_WHAT YOU ARE ASKED TO DO_
In the listing below, find the line that contains "turn = Rotation(Vector(0, 0, 1), RING_TURN)" and the line that contains "point = shown.matrix_world". Quote both and every line between them, exactly, and nothing more.

━━━━━━━━

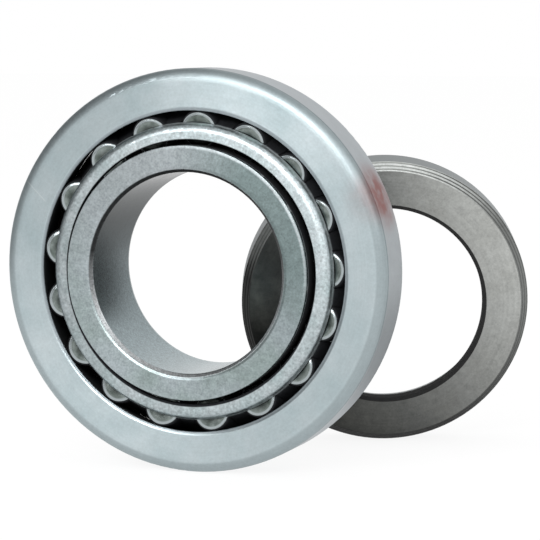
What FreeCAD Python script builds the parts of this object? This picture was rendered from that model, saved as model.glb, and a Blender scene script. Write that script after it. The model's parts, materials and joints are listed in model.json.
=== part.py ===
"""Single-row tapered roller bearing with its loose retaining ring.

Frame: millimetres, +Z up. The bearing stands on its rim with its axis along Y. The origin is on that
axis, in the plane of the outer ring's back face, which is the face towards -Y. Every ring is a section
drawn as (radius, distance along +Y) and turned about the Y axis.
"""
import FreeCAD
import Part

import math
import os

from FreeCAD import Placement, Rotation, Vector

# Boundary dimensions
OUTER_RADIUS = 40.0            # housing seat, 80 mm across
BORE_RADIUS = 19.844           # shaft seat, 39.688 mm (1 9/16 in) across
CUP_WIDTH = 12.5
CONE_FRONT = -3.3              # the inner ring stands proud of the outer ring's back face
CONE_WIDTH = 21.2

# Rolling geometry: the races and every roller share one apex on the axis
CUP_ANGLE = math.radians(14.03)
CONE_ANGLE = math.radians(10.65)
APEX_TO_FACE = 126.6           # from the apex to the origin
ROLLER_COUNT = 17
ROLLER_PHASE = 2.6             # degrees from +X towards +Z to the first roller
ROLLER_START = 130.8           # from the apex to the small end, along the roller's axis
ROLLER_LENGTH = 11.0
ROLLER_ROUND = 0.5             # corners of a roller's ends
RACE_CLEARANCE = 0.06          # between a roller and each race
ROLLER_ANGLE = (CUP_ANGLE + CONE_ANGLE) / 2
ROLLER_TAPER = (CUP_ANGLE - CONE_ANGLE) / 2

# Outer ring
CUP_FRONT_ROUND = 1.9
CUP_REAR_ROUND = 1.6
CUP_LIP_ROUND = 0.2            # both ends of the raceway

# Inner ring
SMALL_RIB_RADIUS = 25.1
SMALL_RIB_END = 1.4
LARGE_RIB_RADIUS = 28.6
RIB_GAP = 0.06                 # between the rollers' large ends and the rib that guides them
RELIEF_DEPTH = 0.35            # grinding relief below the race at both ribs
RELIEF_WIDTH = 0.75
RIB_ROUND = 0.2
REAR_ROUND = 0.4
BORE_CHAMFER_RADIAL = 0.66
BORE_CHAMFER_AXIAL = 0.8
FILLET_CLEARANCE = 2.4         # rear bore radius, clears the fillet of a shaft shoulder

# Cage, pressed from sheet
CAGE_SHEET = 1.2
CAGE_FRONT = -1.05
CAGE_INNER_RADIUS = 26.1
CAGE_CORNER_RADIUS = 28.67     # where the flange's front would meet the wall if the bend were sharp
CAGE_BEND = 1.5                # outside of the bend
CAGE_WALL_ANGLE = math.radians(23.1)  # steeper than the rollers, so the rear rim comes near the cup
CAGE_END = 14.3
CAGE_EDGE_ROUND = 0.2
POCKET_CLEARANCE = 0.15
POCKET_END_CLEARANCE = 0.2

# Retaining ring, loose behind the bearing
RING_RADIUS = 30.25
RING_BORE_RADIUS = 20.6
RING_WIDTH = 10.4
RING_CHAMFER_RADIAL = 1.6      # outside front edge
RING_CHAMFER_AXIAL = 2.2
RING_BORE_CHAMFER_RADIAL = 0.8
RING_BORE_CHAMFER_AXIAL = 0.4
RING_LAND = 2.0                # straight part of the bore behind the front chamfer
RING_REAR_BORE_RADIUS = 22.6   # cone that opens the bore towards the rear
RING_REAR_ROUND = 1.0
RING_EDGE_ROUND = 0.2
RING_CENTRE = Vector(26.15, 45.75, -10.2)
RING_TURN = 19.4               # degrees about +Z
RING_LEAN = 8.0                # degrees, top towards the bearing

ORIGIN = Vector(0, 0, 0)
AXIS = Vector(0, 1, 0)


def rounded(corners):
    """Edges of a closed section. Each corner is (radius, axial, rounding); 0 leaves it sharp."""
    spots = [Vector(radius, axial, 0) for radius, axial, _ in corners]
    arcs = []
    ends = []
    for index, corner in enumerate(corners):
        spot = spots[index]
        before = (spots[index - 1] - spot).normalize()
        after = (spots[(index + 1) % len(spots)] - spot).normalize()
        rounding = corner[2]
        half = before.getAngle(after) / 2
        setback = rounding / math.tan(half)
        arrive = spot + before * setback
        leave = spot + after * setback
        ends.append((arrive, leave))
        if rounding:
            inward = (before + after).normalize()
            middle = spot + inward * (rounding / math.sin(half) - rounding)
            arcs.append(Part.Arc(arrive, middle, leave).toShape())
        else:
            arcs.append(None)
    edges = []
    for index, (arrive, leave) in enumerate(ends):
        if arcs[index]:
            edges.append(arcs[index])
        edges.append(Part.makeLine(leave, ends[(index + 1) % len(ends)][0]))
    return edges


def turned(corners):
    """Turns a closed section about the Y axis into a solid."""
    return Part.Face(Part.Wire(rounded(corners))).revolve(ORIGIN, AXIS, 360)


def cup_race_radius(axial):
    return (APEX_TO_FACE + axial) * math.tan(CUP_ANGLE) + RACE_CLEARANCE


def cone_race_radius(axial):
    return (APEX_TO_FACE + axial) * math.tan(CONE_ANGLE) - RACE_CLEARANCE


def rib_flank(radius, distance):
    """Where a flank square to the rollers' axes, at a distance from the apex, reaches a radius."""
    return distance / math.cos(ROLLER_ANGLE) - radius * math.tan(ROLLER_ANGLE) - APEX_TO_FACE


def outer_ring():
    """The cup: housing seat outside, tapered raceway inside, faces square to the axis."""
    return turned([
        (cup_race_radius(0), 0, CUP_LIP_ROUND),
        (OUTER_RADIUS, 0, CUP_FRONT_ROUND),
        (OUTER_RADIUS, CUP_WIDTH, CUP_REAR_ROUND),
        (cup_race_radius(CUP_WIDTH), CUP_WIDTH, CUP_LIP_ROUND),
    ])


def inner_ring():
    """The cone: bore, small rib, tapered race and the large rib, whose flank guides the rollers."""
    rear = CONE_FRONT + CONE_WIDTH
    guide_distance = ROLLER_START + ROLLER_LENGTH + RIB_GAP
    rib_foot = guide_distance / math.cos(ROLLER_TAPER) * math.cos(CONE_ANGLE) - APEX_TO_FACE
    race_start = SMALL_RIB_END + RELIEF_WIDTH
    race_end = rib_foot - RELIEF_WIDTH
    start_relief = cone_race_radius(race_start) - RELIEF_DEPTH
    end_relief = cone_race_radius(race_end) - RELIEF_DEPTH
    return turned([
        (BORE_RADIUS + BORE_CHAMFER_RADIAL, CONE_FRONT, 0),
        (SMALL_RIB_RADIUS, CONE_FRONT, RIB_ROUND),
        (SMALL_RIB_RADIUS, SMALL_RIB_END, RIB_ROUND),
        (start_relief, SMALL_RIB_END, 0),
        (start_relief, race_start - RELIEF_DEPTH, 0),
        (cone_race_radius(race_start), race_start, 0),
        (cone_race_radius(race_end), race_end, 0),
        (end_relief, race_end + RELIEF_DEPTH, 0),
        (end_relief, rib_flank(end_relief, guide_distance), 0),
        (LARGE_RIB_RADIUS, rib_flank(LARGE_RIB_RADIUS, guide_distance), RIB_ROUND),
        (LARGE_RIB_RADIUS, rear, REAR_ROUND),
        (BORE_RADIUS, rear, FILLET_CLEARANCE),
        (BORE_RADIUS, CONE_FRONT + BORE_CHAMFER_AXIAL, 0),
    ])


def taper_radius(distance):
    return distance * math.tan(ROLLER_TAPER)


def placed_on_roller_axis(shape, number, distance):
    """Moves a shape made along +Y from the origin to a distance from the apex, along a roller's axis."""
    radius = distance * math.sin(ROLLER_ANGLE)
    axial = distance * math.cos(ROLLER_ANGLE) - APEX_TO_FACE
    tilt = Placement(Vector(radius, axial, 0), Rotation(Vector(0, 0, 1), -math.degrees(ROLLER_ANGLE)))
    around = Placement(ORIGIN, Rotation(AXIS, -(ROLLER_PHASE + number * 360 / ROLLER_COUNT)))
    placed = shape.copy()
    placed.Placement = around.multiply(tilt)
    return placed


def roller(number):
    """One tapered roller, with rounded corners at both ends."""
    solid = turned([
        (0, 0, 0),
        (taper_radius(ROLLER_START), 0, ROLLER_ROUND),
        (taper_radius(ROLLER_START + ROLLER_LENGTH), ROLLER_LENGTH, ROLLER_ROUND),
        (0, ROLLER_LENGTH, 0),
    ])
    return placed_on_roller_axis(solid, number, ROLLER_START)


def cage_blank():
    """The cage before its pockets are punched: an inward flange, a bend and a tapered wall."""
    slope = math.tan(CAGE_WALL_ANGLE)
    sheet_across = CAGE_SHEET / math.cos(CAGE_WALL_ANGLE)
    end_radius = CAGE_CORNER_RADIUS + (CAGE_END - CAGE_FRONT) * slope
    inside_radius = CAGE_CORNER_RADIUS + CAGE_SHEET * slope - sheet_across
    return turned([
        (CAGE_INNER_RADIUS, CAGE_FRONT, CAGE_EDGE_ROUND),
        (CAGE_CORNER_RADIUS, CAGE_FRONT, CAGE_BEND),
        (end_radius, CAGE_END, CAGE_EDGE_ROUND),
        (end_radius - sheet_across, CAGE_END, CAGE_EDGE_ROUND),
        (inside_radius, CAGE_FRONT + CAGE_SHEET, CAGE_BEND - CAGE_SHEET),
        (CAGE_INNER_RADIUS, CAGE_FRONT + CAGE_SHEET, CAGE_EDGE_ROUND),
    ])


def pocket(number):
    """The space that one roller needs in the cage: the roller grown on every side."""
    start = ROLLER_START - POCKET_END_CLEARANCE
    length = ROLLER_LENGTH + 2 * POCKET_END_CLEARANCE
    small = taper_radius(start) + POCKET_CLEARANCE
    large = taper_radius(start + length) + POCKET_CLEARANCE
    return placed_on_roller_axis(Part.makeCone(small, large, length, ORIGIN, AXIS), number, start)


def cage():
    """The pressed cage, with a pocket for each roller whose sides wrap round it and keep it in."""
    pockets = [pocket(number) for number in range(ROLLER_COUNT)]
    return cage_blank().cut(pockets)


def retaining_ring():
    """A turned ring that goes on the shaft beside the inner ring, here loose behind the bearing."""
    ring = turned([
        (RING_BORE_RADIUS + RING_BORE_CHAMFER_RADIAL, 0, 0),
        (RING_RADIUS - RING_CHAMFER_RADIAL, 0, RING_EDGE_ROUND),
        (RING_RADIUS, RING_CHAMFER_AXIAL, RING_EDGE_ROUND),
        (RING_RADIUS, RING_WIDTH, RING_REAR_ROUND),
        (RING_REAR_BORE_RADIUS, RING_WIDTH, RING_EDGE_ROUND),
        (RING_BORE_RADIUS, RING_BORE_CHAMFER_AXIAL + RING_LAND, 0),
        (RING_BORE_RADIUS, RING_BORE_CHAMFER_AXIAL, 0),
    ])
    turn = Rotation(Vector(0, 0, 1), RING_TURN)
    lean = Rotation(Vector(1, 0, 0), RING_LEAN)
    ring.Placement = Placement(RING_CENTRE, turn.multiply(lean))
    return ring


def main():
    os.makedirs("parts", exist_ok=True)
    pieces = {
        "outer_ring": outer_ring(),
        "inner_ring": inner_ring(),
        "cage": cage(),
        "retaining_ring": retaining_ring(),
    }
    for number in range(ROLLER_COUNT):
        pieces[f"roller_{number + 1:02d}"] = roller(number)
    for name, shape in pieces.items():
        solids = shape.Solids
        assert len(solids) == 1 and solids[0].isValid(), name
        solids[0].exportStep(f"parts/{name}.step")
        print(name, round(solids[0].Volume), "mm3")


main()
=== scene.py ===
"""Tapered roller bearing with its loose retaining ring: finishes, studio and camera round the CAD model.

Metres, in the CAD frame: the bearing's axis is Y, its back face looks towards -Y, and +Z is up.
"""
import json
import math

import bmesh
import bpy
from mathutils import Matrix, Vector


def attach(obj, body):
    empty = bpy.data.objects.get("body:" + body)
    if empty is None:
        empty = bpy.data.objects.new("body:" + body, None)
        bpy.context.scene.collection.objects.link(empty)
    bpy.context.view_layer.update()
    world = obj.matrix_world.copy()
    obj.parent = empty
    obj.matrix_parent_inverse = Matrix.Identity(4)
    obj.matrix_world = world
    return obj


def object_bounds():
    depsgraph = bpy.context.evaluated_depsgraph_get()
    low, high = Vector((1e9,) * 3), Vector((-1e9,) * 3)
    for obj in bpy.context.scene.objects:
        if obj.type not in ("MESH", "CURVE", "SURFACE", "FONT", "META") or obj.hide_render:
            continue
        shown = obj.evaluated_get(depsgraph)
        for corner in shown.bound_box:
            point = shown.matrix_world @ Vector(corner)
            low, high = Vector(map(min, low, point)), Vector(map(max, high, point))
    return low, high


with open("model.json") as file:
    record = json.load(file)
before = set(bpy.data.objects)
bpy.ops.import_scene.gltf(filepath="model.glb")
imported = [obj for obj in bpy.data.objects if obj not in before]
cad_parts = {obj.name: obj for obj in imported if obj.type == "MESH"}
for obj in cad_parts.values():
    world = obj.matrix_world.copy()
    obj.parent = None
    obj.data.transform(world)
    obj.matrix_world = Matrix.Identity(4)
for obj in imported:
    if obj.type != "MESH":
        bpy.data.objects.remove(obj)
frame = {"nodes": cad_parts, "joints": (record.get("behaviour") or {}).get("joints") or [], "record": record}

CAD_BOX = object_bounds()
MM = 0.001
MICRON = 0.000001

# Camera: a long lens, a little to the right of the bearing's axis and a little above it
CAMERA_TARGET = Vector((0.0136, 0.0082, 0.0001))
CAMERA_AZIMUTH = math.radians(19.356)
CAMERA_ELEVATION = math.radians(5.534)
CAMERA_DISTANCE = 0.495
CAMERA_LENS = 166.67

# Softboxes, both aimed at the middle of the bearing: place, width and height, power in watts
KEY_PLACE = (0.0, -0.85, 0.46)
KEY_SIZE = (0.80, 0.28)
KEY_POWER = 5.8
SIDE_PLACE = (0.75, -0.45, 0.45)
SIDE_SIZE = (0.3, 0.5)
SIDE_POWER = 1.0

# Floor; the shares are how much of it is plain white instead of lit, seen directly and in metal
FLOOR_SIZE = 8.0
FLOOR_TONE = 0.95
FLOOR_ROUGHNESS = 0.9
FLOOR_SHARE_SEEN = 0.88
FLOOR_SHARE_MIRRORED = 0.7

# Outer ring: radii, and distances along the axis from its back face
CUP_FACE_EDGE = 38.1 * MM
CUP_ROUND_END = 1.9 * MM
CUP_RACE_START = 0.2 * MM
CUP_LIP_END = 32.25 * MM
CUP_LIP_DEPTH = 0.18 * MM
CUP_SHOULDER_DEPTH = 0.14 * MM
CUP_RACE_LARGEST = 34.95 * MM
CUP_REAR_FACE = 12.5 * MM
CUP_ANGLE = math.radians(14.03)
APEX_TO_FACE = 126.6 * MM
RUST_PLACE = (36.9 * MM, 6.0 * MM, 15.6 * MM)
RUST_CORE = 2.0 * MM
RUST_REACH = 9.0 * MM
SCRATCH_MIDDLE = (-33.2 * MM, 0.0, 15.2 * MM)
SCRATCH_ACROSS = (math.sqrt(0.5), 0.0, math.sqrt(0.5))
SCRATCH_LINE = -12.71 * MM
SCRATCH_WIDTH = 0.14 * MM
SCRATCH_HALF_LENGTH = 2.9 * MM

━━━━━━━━

_COMPLETED TASK_
    turn = Rotation(Vector(0, 0, 1), RING_TURN)
    lean = Rotation(Vector(1, 0, 0), RING_LEAN)
    ring.Placement = Placement(RING_CENTRE, turn.multiply(lean))
    return ring


def main():
    os.makedirs("parts", exist_ok=True)
    pieces = {
        "outer_ring": outer_ring(),
        "inner_ring": inner_ring(),
        "cage": cage(),
        "retaining_ring": retaining_ring(),
    }
    for number in range(ROLLER_COUNT):
        pieces[f"roller_{number + 1:02d}"] = roller(number)
    for name, shape in pieces.items():
        solids = shape.Solids
        assert len(solids) == 1 and solids[0].isValid(), name
        solids[0].exportStep(f"parts/{name}.step")
        print(name, round(solids[0].Volume), "mm3")


main()
=== scene.py ===
"""Tapered roller bearing with its loose retaining ring: finishes, studio and camera round the CAD model.

Metres, in the CAD frame: the bearing's axis is Y, its back face looks towards -Y, and +Z is up.
"""
import json
import math

import bmesh
import bpy
from mathutils import Matrix, Vector


def attach(obj, body):
    empty = bpy.data.objects.get("body:" + body)
    if empty is None:
        empty = bpy.data.objects.new("body:" + body, None)
        bpy.context.scene.collection.objects.link(empty)
    bpy.context.view_layer.update()
    world = obj.matrix_world.copy()
    obj.parent = empty
    obj.matrix_parent_inverse = Matrix.Identity(4)
    obj.matrix_world = world
    return obj


def object_bounds():
    depsgraph = bpy.context.evaluated_depsgraph_get()
    low, high = Vector((1e9,) * 3), Vector((-1e9,) * 3)
    for obj in bpy.context.scene.objects:
        if obj.type not in ("MESH", "CURVE", "SURFACE", "FONT", "META") or obj.hide_render:
            continue
        shown = obj.evaluated_get(depsgraph)
        for corner in shown.bound_box:
            point = shown.matrix_world @ Vector(corner)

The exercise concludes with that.